雇用労働におけるジェンダー平等の法学的探求─企業実務・労働法制・労働法学批判

要約

相澤 美智子(一橋大学教授)

わが国においては,企業実務はもとより労働法制および通説的労働法学においてさえも,「公正」と「経済合理性」は,雇用におけるジェンダー平等を推進する「車の両輪」であるという理解が根強い。しかしながら,「車の両輪」という思考は,基本的人権の保障という「公正」の観点から,「経済合理性」の発動に強い制約を課す日本国憲法を「国の最高法規」とするわが国において,法学的には許容することができないものである。現実の雇用社会における女性は,正規労働者として働く局面においても,出産・育児期を迎え,正規労働者としての職業生活と家庭生活が両立困難となり,非正規労働者として働くようになる局面においても,差別を受けている。換言すれば,企業実務においては,「公正」が「経済従属性」に従属するものとなっている。
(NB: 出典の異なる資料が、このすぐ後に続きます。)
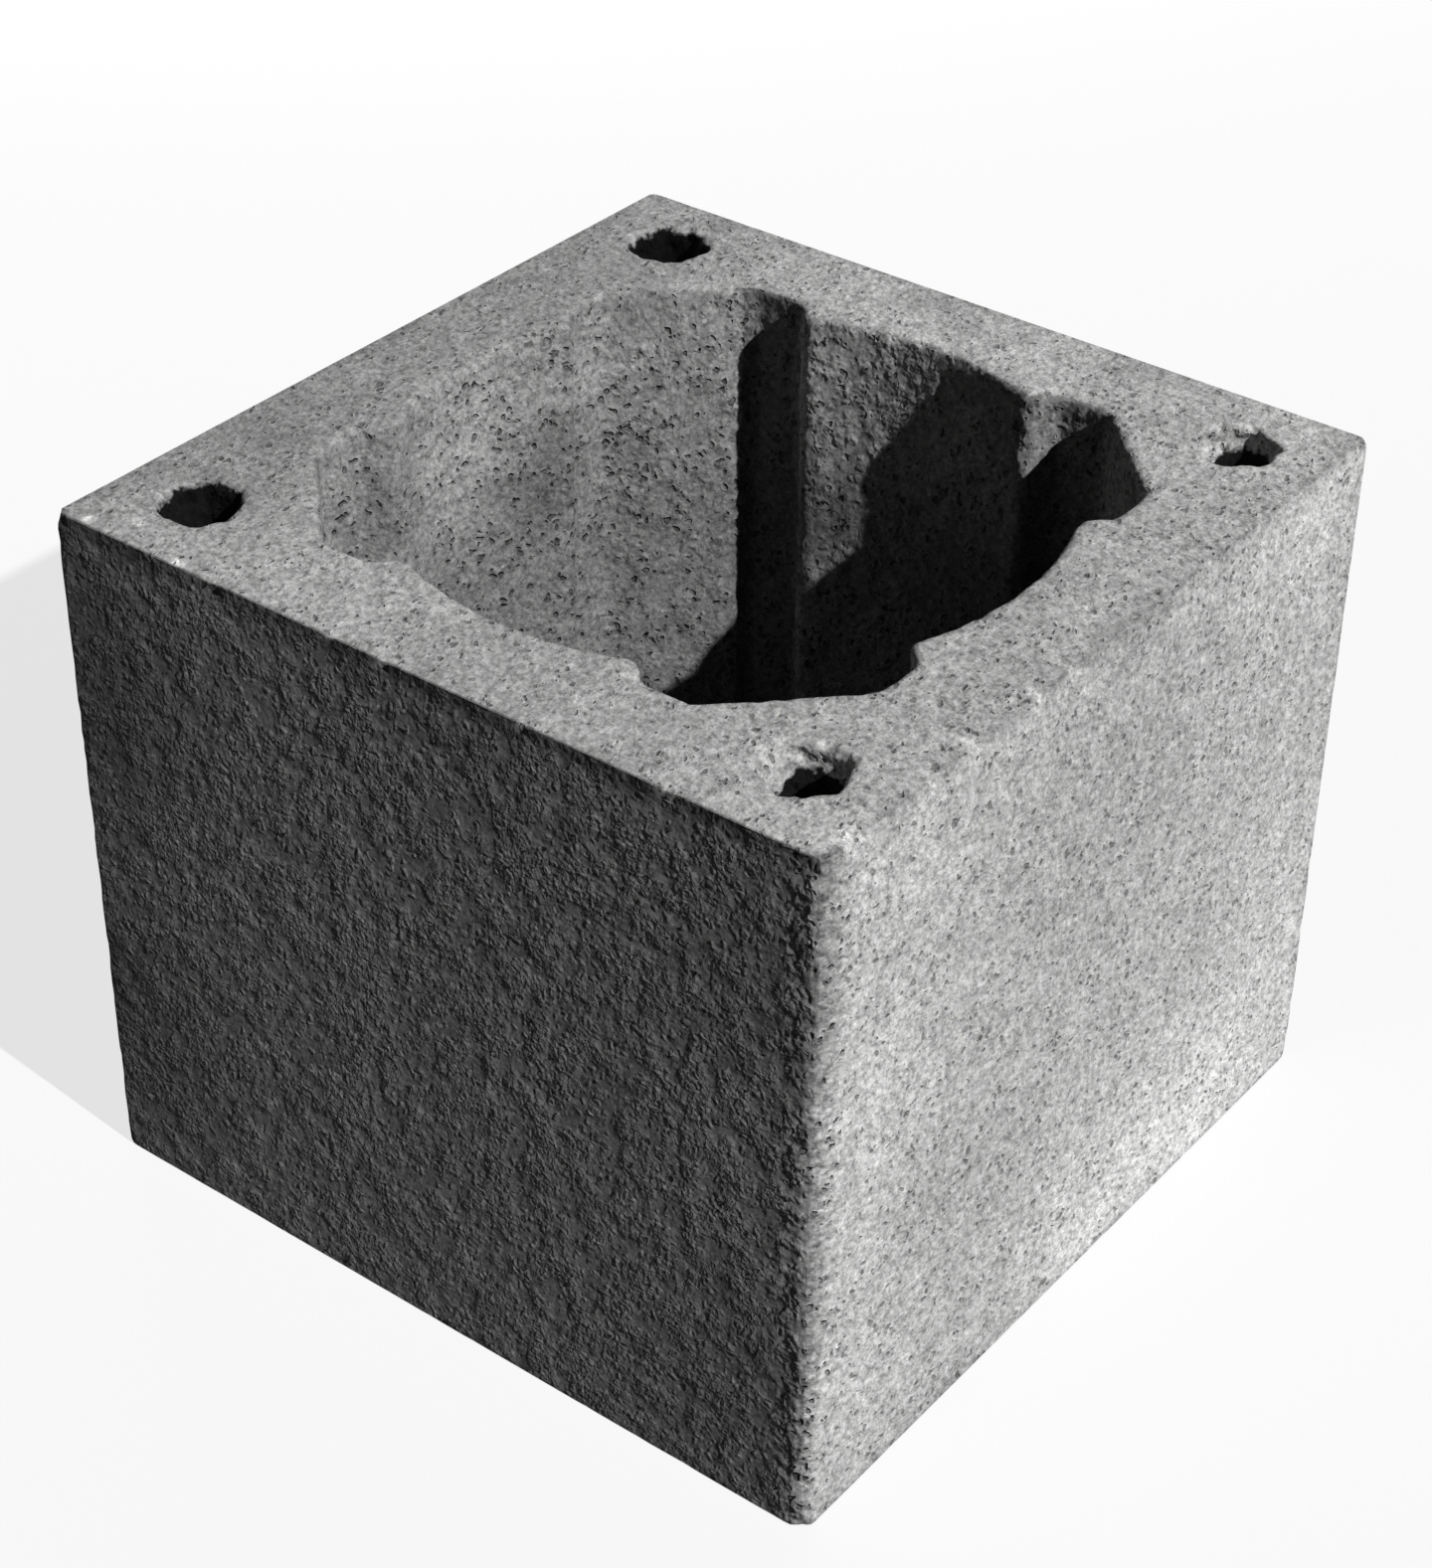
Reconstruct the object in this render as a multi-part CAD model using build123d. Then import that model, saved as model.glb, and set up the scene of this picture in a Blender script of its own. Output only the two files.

こうした日本社会の現実は,法の問題としては,1 法解釈の問題―(1)労働契約と労働契約法の解釈の問題と(2)その他の制定法の解釈の問題―と2 立法の問題として把握,分類しうる。残念ながら,労働法制(判例,立法)も通説的労働法学も,企業実務を追認・正当化するものとなっており,憲法14条からの乖離が甚だしい。本稿は,企業実務,および,これに追随して,憲法から離反する労働法制および労働法学を批判的に検討することを課題とする。